Sunday 5 June 2011

Digital Publishing and this years Surrey International Writers Conference

            This month Amazon released some numbers and a few of them might be a little startling. Ebook sales surpassed print book sales grabbed my attention. This is combined with the ongoing closure and failure of traditional print bookstores. So I poured myself another drink and thought about what this might mean to Authors and the industry as a whole. I am hardly IN the industry long enough to have a real valid opinion but I do have an interesting parallel.

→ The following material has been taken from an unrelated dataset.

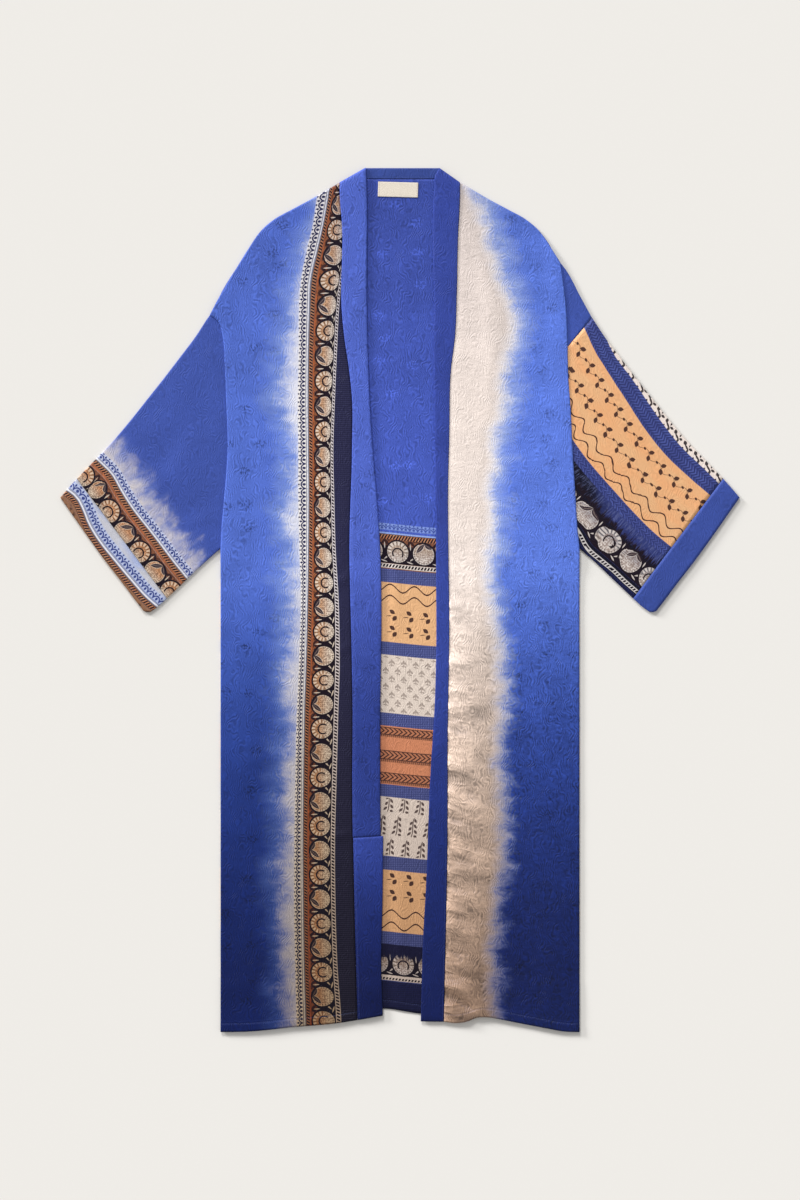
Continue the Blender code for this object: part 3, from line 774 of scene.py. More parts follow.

            Back in the day I used to be a pro photographer. Many years ago, the digital age hit the pro photography market. I was a bit of a techno geek, more so than I am today and was ahead of the curve on that evolution. Back in those days you created an image for a client and then brought it down to the store and got your work back in 24 hours. Then you made an appointment with the client to go over the work. Took the order and then went back to the store to get the final product created. Finished product in hand you went to your retouch specialist to fix the print and in a week or so picked that up and delivered it to the happy client.  I looked at this digital specter then and thought Wow! I shoot it in studio, edit and Photoshop the image and email it to the client. Then the client makes an order and I digitally send it to the lab, and they send it to the happy client! I embraced it. Film costs drop to zero, time cut in third, and no driving around! The margin in the photo world was pretty tight so this all made sense.
            I remember being at the Professional Photographers of Canada big convention. Here were my hero’s of the image world. Outstanding artists, many having achieved Master Photographer, and other awards for their images. None of them to my surprise were really behind this new technology. This was in the infancy of digital photography. My Pro D1 Nikon camera had an amazing 3.5mp resolution, and cost twelve thousand dollars and the compact flash micro drive was a thousand bucks.  Expensive to be certain but the loss of film and paper more than made up for it in three years. So why were these leaders in the field not giving it a second look? I was young and inquiring and so I asked the questions. I remember getting a multitude of answers some made sense while others did not. What I found most distributing about some of these answers was when they drifted into the realm of reciprocity failure. “Reciprocity Failure” is a real term to describe a condition where film is pushed to far and starts to fail across the colour spectrum. But it also was used by pros to describe something else. Bullshit.  Many of these answers made no sense at all. The naysayers were scared. The great Ansel Adams could afford to shoot three hundred feet of film over the Yosemite Valley and find one awesome sunset image and now so could I. It boiled down to fear of change and fear of their market. The big image houses were being bought up by the larger and the smaller ones had already been absorbed or failed. It was a very tumultuous time in the photography world.
            So now we have Ebooks. An aspiring writer can create and edit and produce a book directly and bypass the traditional game. I remember telling a few people that Grey Redemption was being published. Some responded. “Oh you wrote and Ebook?” New to the scene I had to answer no but as it turns out Grey Redemption got three ISBN. One of them for an Ebook. In fact Steve, a friend from work, bought it on his Iphone on the day it was launched. Steve had been one of my test readers and no doubt wanted to see if I took out all the “Inky Black” descriptive, and see if I brought back his favorite character.
            I am not as much of a pro in writing as I was in photography. Actually let me set the record straight. I CAN’T WRITE! My use of grammar is sub par for the industry and my spelling is well awful. But I do tell a good story. I have always been good at telling a good yarn. Some of them are even true. But with some good editing and a great deal of awfully painful revisions Grey Redemption was born. It followed more of a traditional publish than the current Ebook scene but what about the Prequel or Sequel? Hopefully I will find some answers at this years Surrey Writers Conference. I know to whom I am going to direct my questions. From previous Surrey Conferences I know many of these people to be fearless and honest so I am very much looking forward to it. Just a quick note about SIWC. It is by far the best. I have been to the London Book Fair and the Book Expo America and they both pale in comparison. Slade, McCammon, Dugoni, Gabaldon, Whyte all off script and in person is truly a humbling and educational time. See you all in 2011!